Expanding a business? Think about the where before the when and the how 

Eugene O'Sullivan discusses the things to consider for the location of your premises when expanding a business.

Expanding a business isn’t a one-step process, but it does take a leap into the relative unknown. Often it starts with the acknowledgment that the business would work more efficiently if there were more staff to carry out the jobs, with junior and/or senior employees to spread the work around as required.

And expansion of numbers usually comes hand-in-hand with expansion in space, because, as a rule, those new staff need somewhere to sit.

Or perhaps the push for new premises is not a result of moving from a small office to a large one, but the opening of a new office, an additional site, taking advantage of a new area or region from which to do business.

So what should you consider when expanding the business in terms of location?

Obviously financial considerations are paramount when opening new offices. The future profits need to accommodate not only any new salaries, but the new rent and other outgoings. For professional services such as solicitors, there may be a confidence that entry into a new area, town, or even village, will result in new clients. However, for all businesses, account must be taken of the local competition. Are there established local businesses that offer a similar service? Is there enough of a customer/client base to serve another such business?

This kind of assessment is vital for a retail/shop front business, and there are lots of creative ways to think about where to be based. Pop-up shops are a recent phenomenon that would allow you to ‘try out’ different locations, by renting a cheap, temporary area, either alone or in partnership with a similar-size business. With a good business plan and a long-term vision, and advice from an agent on the benefits of different locations, finding the right place for a shop can be done.

Pop-up options

An office-based (as opposed to retail) business may want to consider the equivalent of a pop-up shop, in the form of serviced offices. While moving from one to another serviced office on a regular basis is not to be advised because of the need for consistency and smooth running of the business, a serviced office is an ideal way of settling in to a new area without committing to a long-term lease. The temporary nature of serviced offices, which include in the rent the costs of facilities and services (eg reception and cleaning), means that you can take your time in finding the right premises, as rushing into a decision can lead to costly mistakes. The flexibility of a serviced office allows month-to-month rental, and the ability to increase or decrease square footage. This is an advantage to the expanding business, when the final number of new staff will take some time to ascertain.

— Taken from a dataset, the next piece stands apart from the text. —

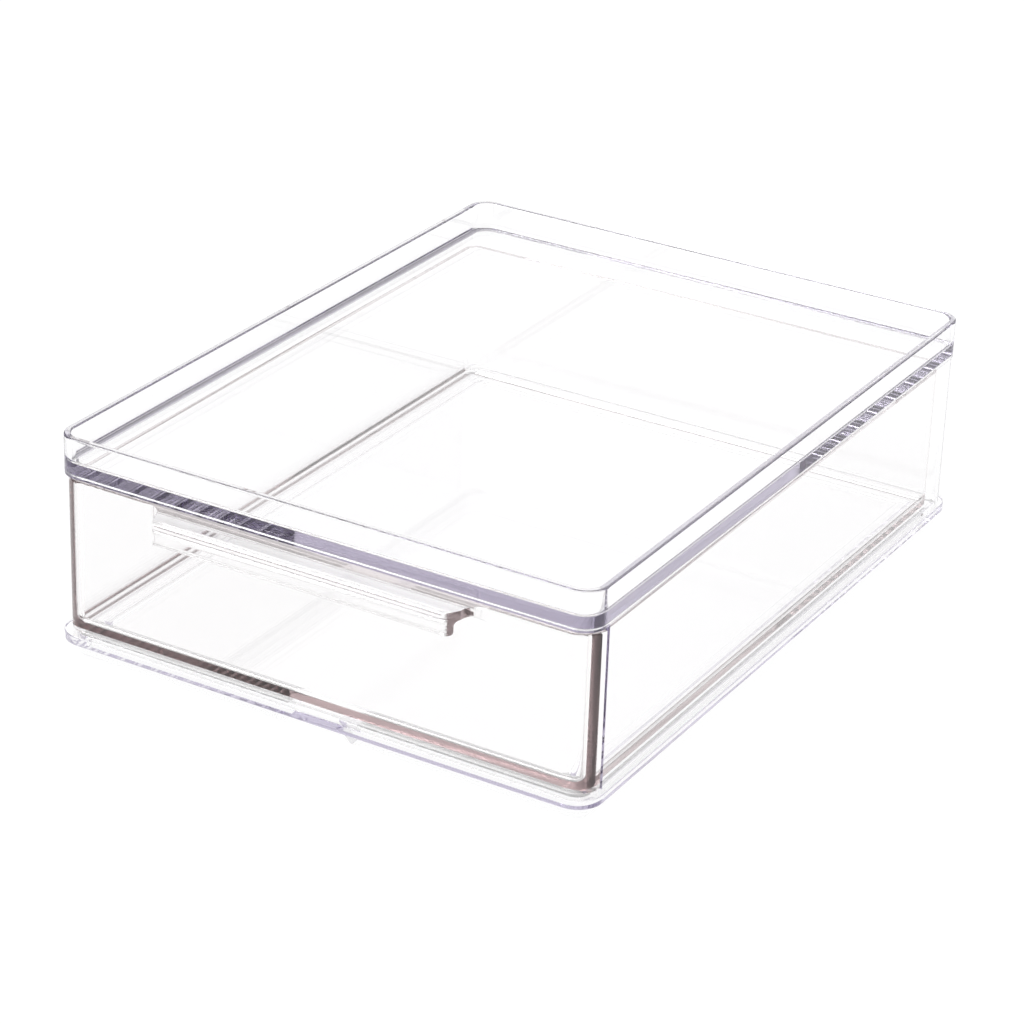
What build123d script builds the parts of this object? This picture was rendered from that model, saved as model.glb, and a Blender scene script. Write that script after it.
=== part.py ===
from build123d import *
import os

# A clear stackable drawer box: a case glued to its base, and one drawer that slides out of its front.
# Millimetres, +Z up, the drawer opens towards -Y and +X is to the right of someone who faces it.
# The origin is on the surface that the box stands on, under the middle of its whole outline.

# --- Case ---
case_width = 165.0          # outside of the rim
case_depth = 216.0          # outside of the rim, front to back
case_height = 61.0          # from the base plate's underside to the rim's top
case_corner = 6.5           # outer corner radius of the rim, in plan
rim_wall = 2.0
rim_step = 0.3              # how far the walls under the rim stand back from it
rim_edge = 0.6              # rounding of the rim's top edges
rim_height = 11.5           # height of the rim's outer band
recess_depth = 8.1          # from the rim's top down to the panel
panel_thickness = 3.1
panel_fillet = 1.5          # inside fillet above the panel
ceiling_fillet = 0.5        # inside fillet below the panel
side_wall = 2.0             # walls at the sides and the back
seam_gap = 0.05             # glue line between the walls and the base plate
wall_front_gap = 0.8        # between the drawer front's shoulder and the walls' front edges

# --- Base ---
plate_thickness = 2.6
plate_outset = 1.2          # how far the plate stands out past the rim
plate_edge = 0.3            # rounding of the plate's outer edges
foot_height = 4.5
foot_inset = 2.4            # outside of the rim to outside of the foot
foot_wall = 2.2
foot_corner = 2.0           # inner corner radius of the foot, in plan
foot_front = 9.0            # width of the foot's front run, front to back
foot_edge = 0.5             # rounding of the foot's lower edges
notch_top = 13.5            # finger notch in the front of the foot, at the plate
notch_bottom = 21.6
rail_width = 2.8
rail_height = 1.0
rail_inset = 10.0           # outside of the rim to the middle of a rail
rail_front_gap = 9.5
rail_back_gap = 11.0

# --- Drawer ---
drawer_wall = 1.4           # sides and back of the tray
drawer_floor = 1.4
front_thickness = 2.8       # from the front face to the tray's inside
drawer_side_gap = 0.7       # between the drawer's sides and the case's walls
drawer_back_gap = 9.5       # outside of the rim to the drawer's back
front_corner = 7.0          # outer corner radius of the front, in plan
tray_corner = 2.5           # inner corner radius of the tray, in plan
floor_fillet = 2.4          # inside, round the floor
tray_edge = 1.0             # rounding of the tray's lower edges
glide_gap = 0.2             # between the drawer's floor and the rails
front_setback = 0.7         # the drawer's front face behind the rim's front
front_side_gap = 0.5        # outside of the rim to the side of the front
shoulder_depth = 7.0        # how far the front's sides wrap back
front_top_gap = 1.1         # under the rim
front_bottom_gap = 0.4      # over the base plate
front_edge = 0.6            # rounding of the front's edges
side_drop = 1.3             # the tray's sides below the front's top

# --- Handle ---
handle_width = 89.0         # width of the down-turned lip
handle_root_width = 94.0    # width of the plate before its flares
handle_reach = 9.0          # from the front face to the lip's front
handle_plate = 2.6
lip_height = 6.4
lip_thickness = 2.4
lip_nose = 0.8              # rounding of the outer bend
lip_end = 0.9               # rounding of the lip's lower edge
handle_flare = 5.0          # concave plan radius where the plate meets the front
handle_fillet = 1.5         # inside bends under the plate
handle_corner = 2.0         # plan radius of the lip's ends

# --- Levels and places that follow ---
plate_outer = case_depth / 2 + plate_outset
front_face = -case_depth / 2 + front_setback
lip_front = front_face - handle_reach
y_middle = -(lip_front + plate_outer) / 2    # brings the whole outline's middle to the origin

z_plate = foot_height
z_base = z_plate + plate_thickness
z_walls = z_base + seam_gap
z_rim = foot_height + case_height
z_rim_low = z_rim - rim_height
z_panel_top = z_rim - recess_depth
z_panel = z_panel_top - panel_thickness
z_floor = z_base + rail_height + glide_gap
z_front_top = z_rim_low - front_top_gap
z_front_bottom = z_base + front_bottom_gap
z_side_top = z_front_top - side_drop
z_lip = z_front_top - lip_height

shoulder_back = front_face + shoulder_depth
wall_start = shoulder_back + wall_front_gap
wall_inside = case_width / 2 - rim_step - side_wall
tray_half = wall_inside - drawer_side_gap
tray_back = case_depth / 2 - drawer_back_gap
front_half = case_width / 2 - front_side_gap


def block(half_width, y_low, y_high, z_low, z_high, corner=0.0):
    """An upright block, with its vertical edges rounded if a corner radius is given."""
    width = 2 * half_width
    depth = y_high - y_low
    outline = RectangleRounded(width, depth, corner) if corner else Rectangle(width, depth)
    return Pos(0, (y_low + y_high) / 2, z_low) * extrude(outline, z_high - z_low)


def ring_block(inset, z_low, z_high):
    """A block that follows the rim's outline, inset by some distance."""
    half_depth = case_depth / 2 - inset
    corner = max(case_corner - inset, 1.0)
    return block(case_width / 2 - inset, -half_depth, half_depth, z_low, z_high, corner)


def round_level(solid, level, radius):
    """Round the edges at the lowest (0) or the highest (-1) level of a solid."""
    return fillet(solid.edges().group_by(Axis.Z)[level], radius)


def make_case_shell():
    """Rim, recessed top panel, two side walls and the back wall; open below and in front."""
    rim = ring_block(0, z_rim_low, z_rim)
    walls = ring_block(rim_step, z_walls, z_rim_low)
    recess = round_level(ring_block(rim_wall, z_panel_top, z_rim + 1), 0, panel_fillet)
    inside = round_level(ring_block(rim_step + side_wall, z_base - 1, z_panel), -1, ceiling_fillet)
    front_opening = block(case_width, -case_depth, wall_start, z_base - 1, z_rim_low)
    shell = rim + walls - recess - inside - front_opening
    return round_level(shell, -1, rim_edge)


def make_notch():
    """Finger notch with slanted ends, cut through the front of the foot."""
    y_start = -case_depth / 2 - 1
    y_end = -case_depth / 2 + foot_inset + foot_front + 1
    corners = [
        (-notch_bottom / 2, 0),
        (notch_bottom / 2, 0),
        (notch_top / 2, z_plate),
        (-notch_top / 2, z_plate),
    ]
    outline = Plane.XZ * make_face(Polyline(*corners, close=True))
    return Pos(0, y_end, 0) * extrude(outline, y_end - y_start)


def make_rail(side):
    """One of the two rails that the drawer glides on, with rounded ends."""
    y_low = -case_depth / 2 + rail_front_gap
    y_high = case_depth / 2 - rail_back_gap
    x_middle = side * (case_width / 2 - rail_inset)
    outline = SlotOverall(y_high - y_low, rail_width, rotation=90)
    return Pos(x_middle, (y_low + y_high) / 2, z_base) * extrude(outline, rail_height)


def make_case_base():
    """Base plate, with the foot that nests in the rim of a box below, and the drawer's rails."""
    plate = ring_block(-plate_outset, z_plate, z_base)
    plate = round_level(round_level(plate, -1, plate_edge), 0, plate_edge)
    hollow_half = case_width / 2 - foot_inset - foot_wall
    hollow_front = -case_depth / 2 + foot_inset + foot_front
    hollow_back = case_depth / 2 - foot_inset - foot_wall
    hollow = block(hollow_half, hollow_front, hollow_back, -1, z_plate, foot_corner)
    foot = round_level(ring_block(foot_inset, 0, z_plate) - hollow, 0, foot_edge)
    base = plate + (foot - make_notch())
    for side in (-1, 1):
        base += make_rail(side)
    return base


def make_front():
    """The drawer's front: a solid slab with rounded corners whose sides wrap back."""
    back = front_face + case_depth
    slab = block(front_half, front_face, back, z_front_bottom, z_front_top, front_corner)
    keep = block(case_width, front_face - 1, shoulder_back, z_front_bottom - 1, z_front_top + 1)
    front = slab & keep
    return round_level(round_level(front, -1, front_edge), 0, front_edge)


def rounded_face(corners):
    """A face with straight sides; each corner is (x, y, radius), and radius 0 leaves it sharp."""
    face = Sketch() + make_face(Polyline(*[(x, y) for x, y, radius in corners], close=True))
    for x, y, radius in corners:
        if radius:
            face = fillet(face.vertices().sort_by_distance((x, y, 0))[0], radius)
    return face


def make_handle():
    """A ledge level with the front's top, turned down at its front and flared at its root."""
    lip_back = lip_front + lip_thickness
    plate_bottom = z_front_top - handle_plate
    root = front_face + front_edge
    profile = rounded_face([
        (root, z_front_top, 0),
        (lip_front, z_front_top, lip_nose),
        (lip_front, z_lip, lip_end),
        (lip_back, z_lip, lip_end),
        (lip_back, plate_bottom, handle_fillet),
        (front_face, plate_bottom, handle_fillet),
        (front_face, z_lip, 0),
        (root, z_lip, 0),
    ])
    bar = extrude(Plane.YZ * profile, handle_root_width, both=True)

    half = handle_width / 2
    root_half = handle_root_width / 2
    flare_half = root_half + handle_flare
    flare_front = front_face - handle_flare
    plan = rounded_face([
        (-flare_half, root, 0),
        (-flare_half, flare_front, 0),
        (-root_half, flare_front, 0),
        (-half, lip_front, handle_corner),
        (half, lip_front, handle_corner),
        (root_half, flare_front, 0),
        (flare_half, flare_front, 0),
        (flare_half, root, 0),
    ])
    for side in (-1, 1):
        plan -= Pos(side * flare_half, flare_front) * Circle(handle_flare)
    return bar & (Pos(0, 0, z_lip - 1) * extrude(plan, lip_height + 2))


def make_drawer():
    """Tray, front and handle, moulded in one piece."""
    cavity_front = front_face + front_thickness
    cavity_half = tray_half - drawer_wall
    cavity_back = tray_back - drawer_wall
    cavity_bottom = z_floor + drawer_floor
    outer_corner = tray_corner + drawer_wall
    tray_front = cavity_front - drawer_wall
    tray = block(tray_half, tray_front, tray_back, z_floor, z_side_top, outer_corner)
    tray = round_level(tray, 0, tray_edge)
    cavity = block(cavity_half, cavity_front, cavity_back, cavity_bottom, z_rim, tray_corner)
    cavity = round_level(cavity, 0, floor_fillet)
    relief = block(tray_half, cavity_front, tray_back, z_base, z_floor)    # under the floor
    return tray + (make_front() - relief) + make_handle() - cavity


parts = {
    "case_shell": make_case_shell(),
    "case_base": make_case_base(),
    "drawer": make_drawer(),
}

os.makedirs("parts", exist_ok=True)
for name, solid in parts.items():
    export_step(Pos(0, y_middle, 0) * solid, f"parts/{name}.step")
    print(name, round(solid.volume), "mm3", len(solid.solids()), "solid")
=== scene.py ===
import math

import bpy
from mathutils import Matrix, Vector


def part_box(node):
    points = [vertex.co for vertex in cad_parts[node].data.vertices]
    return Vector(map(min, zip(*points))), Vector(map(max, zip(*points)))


# A clear stackable drawer box on a white studio floor. Metres, +Z up, the drawer opens towards -Y.

MM = 0.001

# --- Camera: the photograph's view of the box, as angles and a distance ---
AZIMUTH = 30.112            # degrees round from the front, towards +X
ELEVATION = 25.864
ROLL = 2.013
LENS = 120.27               # on a 36 mm sensor
SENSOR = 36.0
CLIP_START = 0.01
CLIP_END = 50.0
DISTANCE = 976.2 * MM
ASIDE = -3.317 * MM         # the camera's place across and above the line to the target
ABOVE = 15.887 * MM
TARGET_BELOW_RIM = 61.0 * MM

# --- Clear plastic ---
PLASTIC_IOR = 1.57
SHELL_TINT = (0.675, 0.642, 0.733)
BASE_TINT = (0.80, 0.775, 0.85)
DRAWER_TINT = (0.70, 0.60, 0.605)
PLASTIC_DENSITY = 12.0      # per metre
LIGHT_BOUNCES = 128         # light runs a long way inside clear walls
WAVE_SCALE = 60.0           # faint moulding waves in the surface
WAVE_DETAIL = 2.0
WAVE_STRENGTH = 0.004
WAVE_DISTANCE = 0.5 * MM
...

When considering location, it is also vital to consider the ‘virtual’ competition. For many customers and clients, physical proximity is no longer a priority. In people’s busy lives they often want to communicate by email, and office location and appearance is irrelevant. How important will situation and aesthetics be to your business? Can a simpler, cheaper premises be sought and additional money be spent on web-based interface and technology, if you are in a sector that operates wholly online?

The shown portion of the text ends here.